## Directive
Using the listing below, set down each line from the line containing "doc.recompute()" through the line containing "for corner in", both ends included, exactly and with nothing added.

/---

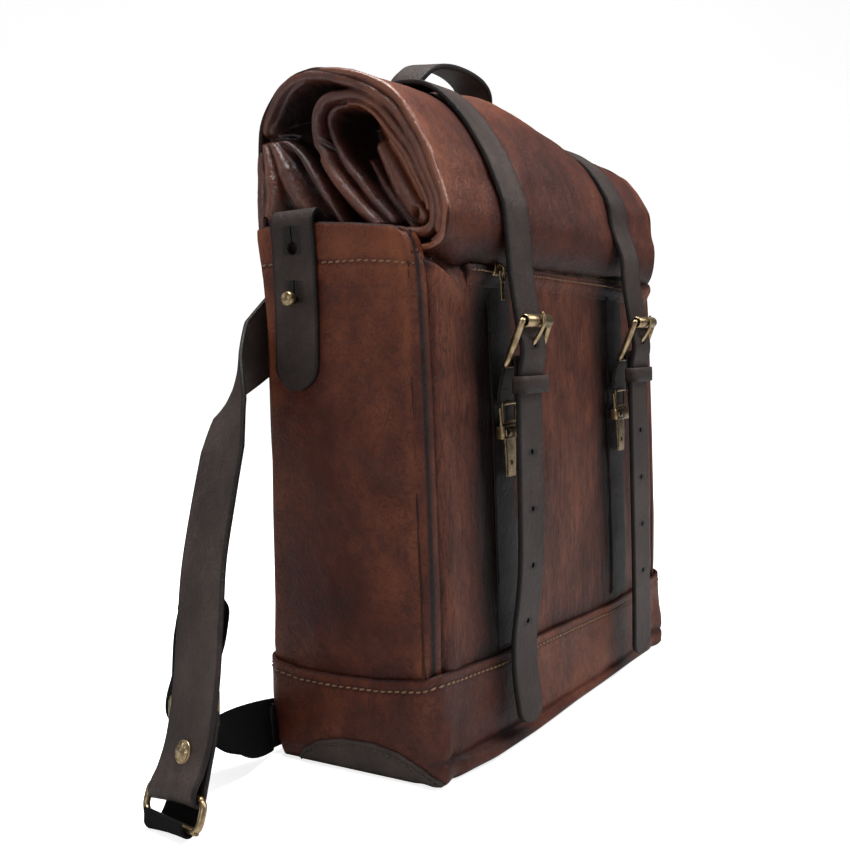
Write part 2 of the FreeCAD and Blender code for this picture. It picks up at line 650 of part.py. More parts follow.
def clasp_plate(name, sign):
    """The tapered plate below the sleeve, with its rivet hole."""
    outline = [(-7, "Dim.clasp_low"), (7, "Dim.clasp_low"), (5.5, "Dim.plate_low"),
               (-5.5, "Dim.plate_low")]
    hole = (0, "Dim.rivet_height", "Dim.rivet_radius + 0.05")
    body = sketched(f"clasp_plate_{name}", "XZ_Plane", outline, "Dim.plate_thick", [hole])
    middle_y = f"-{depth} - Dim.anchor_thick - Dim.plate_thick / 2"
    return place(body, f"{sign} * Dim.strap_offset", middle_y, 0)


def clasp_rivets():
    rivets = []
    for name, sign in SIDES:
        start = (f"{sign} * Dim.strap_offset", f"-{depth} - Dim.anchor_thick - Dim.plate_thick",
                 "Dim.rivet_height")
        rivets.append(rod(f"rivet_shank_{name}", "Dim.rivet_radius", "Dim.plate_thick", start,
                          ALONG_Y))
    return group("clasp_rivets", rivets)


# ---------------------------------------------------------------- handle
HANDLE_FACING = Vector(0, 0.87, 0.49)


def handle_strap():
    """The carrying handle: legs that follow the roll's back, then an arch that turns level."""
    start_height = dim("handle_hinge_height") + 1
    stations = []
    steps = 24
    for step in range(steps + 1):
        angle = math.pi * step / steps
        share = math.sin(angle)
        point = (-math.cos(angle) * dim("handle_reach"),
                 dim("handle_hinge_y") - dim("handle_lean") * share ** 2.4,
                 start_height + dim("handle_rise") * share)
        inward = unit(Vector(math.cos(angle) * dim("handle_rise"), 0, -share * dim("handle_reach")))
        near_foot = math.degrees(min(angle, math.pi - angle))
        grow = min(1, max(0, (near_foot - 40) / 50))
        turn = math.pi / 2 * grow * grow * (3 - 2 * grow)
        across = inward * math.cos(turn) + HANDLE_FACING * math.sin(turn)
        stations.append((point, tuple(across)))
    return solid("handle_strap", band(stations, dim("handle_width"), dim("handle_thick")))


def handle_feet():
    feet = []
    for name, sign in SIDES:
        middle = f"{sign} * Dim.handle_reach"
        feet.append(box(f"handle_foot_{name}",
                        (f"{middle} - Dim.handle_width / 2", f"{middle} + Dim.handle_width / 2"),
                        ("Dim.foot_front", "Dim.foot_back"),
                        ("Dim.foot_low", "Dim.handle_hinge_height - 3")))
    return group("handle_feet", feet)


# ---------------------------------------------------------------- shoulder straps
FLAT = (-0.63, 0, 0.77)
SEWN_PATH = [((-70, 66, 327), FLAT), ((-95, 66, 307.4), FLAT)]
STRAP_PATH = [((-96.3, 66, 306.4), FLAT), ((-130, 66, 279), FLAT), ((-163, 66, 254), FLAT),
              ((-186, 63, 236), (-0.5, -0.5, 0.6)), ((-201, 58.5, 218), (-0.3, -0.85, 0.3)),
              ((-212, 55.5, 195), (-0.18, -0.97, 0.12)), ((-223, 54, 166), (-0.17, -0.98, 0.1)),
              ((-235, 52, 132), (-0.17, -0.98, 0.1)), ((-247, 45, 102), (-0.17, -0.98, 0.1)),
              ((-259, 38, 72), (-0.17, -0.98, 0.1)), ((-269, 35, 44), (-0.17, -0.98, 0.1)),
              ((-277.5, 34, 26), (-0.17, -0.98, 0.1))]
RING_AXIS = unit(Vector(-0.17, -0.98, 0))
RING_TOP = Vector(-280, 34, 21)
RING_LOW = Vector(-286, 34, 6.6)
WEBBING_PATH = [((-291.6, 34, 12), RING_AXIS), ((-290.6, 34, 5), RING_AXIS),
                ((-286.5, 34, 1.6), RING_AXIS), ((-281.5, 34, 4), RING_AXIS),
                ((-273.5, 35, 13), RING_AXIS), ((-268, 37, 28), (-0.1, -1, 0.3)),
                ((-249.5, 51, 80), (-0.1, -1, 0.3)), ((-242, 55, 100), (-0.1, -1, 0.3)),
                ((-234.5, 57, 109), (-0.1, -1, 0.2)), ((-227, 58, 104), (-0.1, -1, 0.1)),
                ((-228, 60, 88), (-0.1, -1, -0.1)), ((-240, 62, 62), (-0.1, -1, -0.1)),
                ((-243, 63, 44), (-0.2, -0.8, -0.5)), ((-232, 64, 28), (-0.2, -0.2, -1)),
                ((-206, 64, 20), (0, 0, -1)), ((-173.6, 64, 17), (0, 0, -1))]
GLIDE_POINT = 0.52


def strap_ends():
    """The straps' upper ends, sewn to the yoke."""
    ends = []
    for name, sign in SIDES:
        stations = [(mirrored(p, sign), mirrored(w, sign)) for p, w in SEWN_PATH]
        shape = band(stations, dim("shoulder_width"), dim("shoulder_thick"))
        ends.append(solid(f"strap_end_{name}", shape))
    return group("strap_ends", ends)


def shoulder_yoke():
    """The leather patch that carries the straps' upper ends."""
    return box("shoulder_yoke", ("-Dim.yoke_half", "Dim.yoke_half"),
               (depth, f"{depth} + Dim.yoke_thick"), ("Dim.yoke_low", "Dim.yoke_high"))


def shoulder_strap(name, sign):
    """A shoulder strap, with the fold at its lower end that holds the ring."""
    stations = [(mirrored(p, sign), mirrored(w, sign)) for p, w in STRAP_PATH]
    shape = band(stations, dim("shoulder_width"), dim("shoulder_thick"))
    axis = Vector(*mirrored(tuple(RING_AXIS), sign))
    top = Vector(*mirrored(tuple(RING_TOP), sign))
    length = dim("shoulder_width")
    fold = Part.makeCylinder(dim("fold_radius"), length, top - axis * (length / 2), axis)
    bore = Part.makeCylinder(dim("ring_rod") + dim("running_gap"), length + 4,
                             top - axis * (length / 2 + 2), axis)
    return solid(f"shoulder_strap_{name}", shape.fuse(fold).cut(bore))


def strap_ring(name, sign):
    """The rectangular ring between the strap and the webbing."""
    axis = Vector(*mirrored(tuple(RING_AXIS), sign))
    top = Vector(*mirrored(tuple(RING_TOP), sign))
    low = Vector(*mirrored(tuple(RING_LOW), sign))
    radius = dim("ring_rod")
    reach = dim("ring_half")
    corners = [top - axis * reach, top + axis * reach, low + axis * reach, low - axis * reach]
    shape = None
    for index, corner in enumerate(corners):
        run = corners[(index + 1) % 4] - corner
        bar = Part.makeCylinder(radius, run.Length, corner, run)
        joint = Part.makeSphere(radius, corner)
        shape = bar.fuse(joint) if shape is None else shape.fuse(bar).fuse(joint)
    return solid(f"strap_ring_{name}", shape.removeSplitter())


def strap_concho(name, sign):
    """The round stud that closes the fold."""
    outward = unit(Vector(*mirrored((-0.93, 0.18, 0.33), sign)))
    middle = Vector(*mirrored((-271.4, 34.7, 38.5), sign)) + outward * (dim("shoulder_thick") / 2)
    disc_start = middle + outward * dim("concho_gap")
    disc = Part.makeCylinder(dim("concho_radius"), dim("concho_rim"), disc_start, outward)
    dome = Part.makeCylinder(0.7 * dim("concho_radius"), dim("concho_dome"),
                             disc_start + outward * dim("concho_rim"), outward)
    return solid(f"strap_concho_{name}", disc.fuse(dome))


def webbing(name, sign):
    """The webbing from the ring, through the slack loop, to the bag's lower corner."""
    stations = [(mirrored(p, sign), mirrored(tuple(w), sign)) for p, w in WEBBING_PATH]
    return solid(f"webbing_{name}", band(stations, dim("webbing_width"), dim("webbing_thick")))


def webbing_anchors():
    """Leather tabs sewn on the base band, which hold the webbing's ends."""
    tabs = []
    for name, sign in SIDES:
        back = f"{depth} + Dim.band_proud"
        tabs.append(box(f"webbing_anchor_{name}",
                        along(("Dim.anchor_tab_start", f"{half} - 2"), sign),
                        (back, f"{back} + Dim.anchor_tab_thick"),
                        ("Dim.anchor_tab_low", "Dim.anchor_tab_high")))
    return group("webbing_anchors", tabs)


def tri_glide(name, sign):
    """The slide on the webbing: a plate with two slots."""
    wide = "Dim.glide_width / 2"
    long = "Dim.glide_length / 2"
    outline = [(f"-{wide}", f"-{long}"), (wide, f"-{long}"), (wide, long), (f"-{wide}", long)]
    blank = sketched(f"glide_blank_{name}", "XY_Plane", outline, "Dim.glide_thick")
    slots = []
    for end, end_name in ((-1, "low"), (1, "high")):
        centre = f"{end} * Dim.glide_slot_offset"
        edges = (f"{centre} - Dim.glide_slot_open", f"{centre} + Dim.glide_slot_open")
        wide_slot = ("-Dim.glide_slot_half", "Dim.glide_slot_half")
        slots.append(box(f"glide_slot_{end_name}_{name}", wide_slot, edges, (-3, 3)))
    body = cut(f"tri_glide_{name}", blank, fuse(f"glide_slots_{name}", slots))
    start = Vector(*mirrored(WEBBING_PATH[5][0], sign))
    end_point = Vector(*mirrored(WEBBING_PATH[6][0], sign))
    run = unit(end_point - start)
    across = Vector(*mirrored(WEBBING_PATH[5][1], sign))
    across = unit(across - run * across.dot(run))
    normal = across.cross(run)
    outward = -1 if normal.x * sign < 0 else 1
    lift = dim("webbing_thick") / 2 + dim("glide_thick") / 2 + dim("glide_clear")
    middle = start + (end_point - start) * GLIDE_POINT
    middle = middle - normal * (outward * lift)
    matrix = FreeCAD.Matrix(across.x, run.x, normal.x, middle.x,
                            across.y, run.y, normal.y, middle.y,
                            across.z, run.z, normal.z, middle.z, 0, 0, 0, 1)
    body.Placement = Placement(matrix)
    return body


# ---------------------------------------------------------------- the assembly
pieces = [base_band(), base_board(), front_panel(), back_panel(), back_padding(), lining(),
          roll_top(), side_patches(), pocket_studs(), strap_keepers(), clasp_rivets(),
          handle_strap(), handle_feet(), strap_ends(), shoulder_yoke(), webbing_anchors()]
pieces += zip_parts()
for side_name, side_sign in SIDES:
    for make in (side_gusset, side_pocket, tab_anchor, pocket_tab, front_strap, strap_tail,
                 anchor_strap, buckle_billet, buckle_frame, buckle_roller, buckle_prong,
                 clasp_body, clasp_loop, clasp_plate, shoulder_strap, strap_ring,
                 strap_concho, webbing, tri_glide):
        pieces.append(make(side_name, side_sign))

doc.recompute()
failed = [obj.Label for obj in doc.Objects if {"Invalid", "Error"} & set(obj.State)]
for piece in pieces:
    if piece.Shape.isNull() or not piece.Shape.isValid():
        failed.append(piece.Label)
if failed:
    raise RuntimeError("objects that did not build: " + ", ".join(sorted(set(failed))))

os.makedirs("parts", exist_ok=True)
for piece in pieces:
    piece.Shape.exportStep(f"parts/{piece.Label}.step")
print(f"{len(pieces)} sub-parts written")
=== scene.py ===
import math
from bisect import bisect_left

import bmesh
import bpy
import numpy as np
from mathutils import Matrix, Vector, noise


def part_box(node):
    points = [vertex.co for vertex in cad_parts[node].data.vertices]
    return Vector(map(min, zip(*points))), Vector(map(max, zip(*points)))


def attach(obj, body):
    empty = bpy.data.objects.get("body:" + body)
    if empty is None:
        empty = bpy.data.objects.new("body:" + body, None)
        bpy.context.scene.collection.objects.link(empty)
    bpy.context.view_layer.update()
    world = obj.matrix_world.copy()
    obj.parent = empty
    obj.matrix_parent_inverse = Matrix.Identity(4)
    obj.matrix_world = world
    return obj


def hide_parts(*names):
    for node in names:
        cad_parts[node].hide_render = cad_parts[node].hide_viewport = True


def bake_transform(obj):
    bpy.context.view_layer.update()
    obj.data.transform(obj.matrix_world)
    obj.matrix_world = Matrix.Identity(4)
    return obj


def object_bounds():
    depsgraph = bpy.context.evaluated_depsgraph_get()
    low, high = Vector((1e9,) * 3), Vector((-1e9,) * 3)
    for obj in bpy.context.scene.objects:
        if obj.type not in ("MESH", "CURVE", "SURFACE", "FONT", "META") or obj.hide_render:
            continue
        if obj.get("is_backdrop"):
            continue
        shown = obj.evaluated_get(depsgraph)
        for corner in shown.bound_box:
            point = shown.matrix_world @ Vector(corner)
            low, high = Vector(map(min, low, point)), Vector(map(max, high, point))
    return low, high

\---

## Task result
doc.recompute()
failed = [obj.Label for obj in doc.Objects if {"Invalid", "Error"} & set(obj.State)]
for piece in pieces:
    if piece.Shape.isNull() or not piece.Shape.isValid():
        failed.append(piece.Label)
if failed:
    raise RuntimeError("objects that did not build: " + ", ".join(sorted(set(failed))))

os.makedirs("parts", exist_ok=True)
for piece in pieces:
    piece.Shape.exportStep(f"parts/{piece.Label}.step")
print(f"{len(pieces)} sub-parts written")
=== scene.py ===
import math
from bisect import bisect_left

import bmesh
import bpy
import numpy as np
from mathutils import Matrix, Vector, noise


def part_box(node):
    points = [vertex.co for vertex in cad_parts[node].data.vertices]
    return Vector(map(min, zip(*points))), Vector(map(max, zip(*points)))


def attach(obj, body):
    empty = bpy.data.objects.get("body:" + body)
    if empty is None:
        empty = bpy.data.objects.new("body:" + body, None)
        bpy.context.scene.collection.objects.link(empty)
    bpy.context.view_layer.update()
    world = obj.matrix_world.copy()
    obj.parent = empty
    obj.matrix_parent_inverse = Matrix.Identity(4)
    obj.matrix_world = world
    return obj


def hide_parts(*names):
    for node in names:
        cad_parts[node].hide_render = cad_parts[node].hide_viewport = True


def bake_transform(obj):
    bpy.context.view_layer.update()
    obj.data.transform(obj.matrix_world)
    obj.matrix_world = Matrix.Identity(4)
    return obj


def object_bounds():
    depsgraph = bpy.context.evaluated_depsgraph_get()
    low, high = Vector((1e9,) * 3), Vector((-1e9,) * 3)
    for obj in bpy.context.scene.objects:
        if obj.type not in ("MESH", "CURVE", "SURFACE", "FONT", "META") or obj.hide_render:
            continue
        if obj.get("is_backdrop"):
            continue
        shown = obj.evaluated_get(depsgraph)
        for corner in shown.bound_box:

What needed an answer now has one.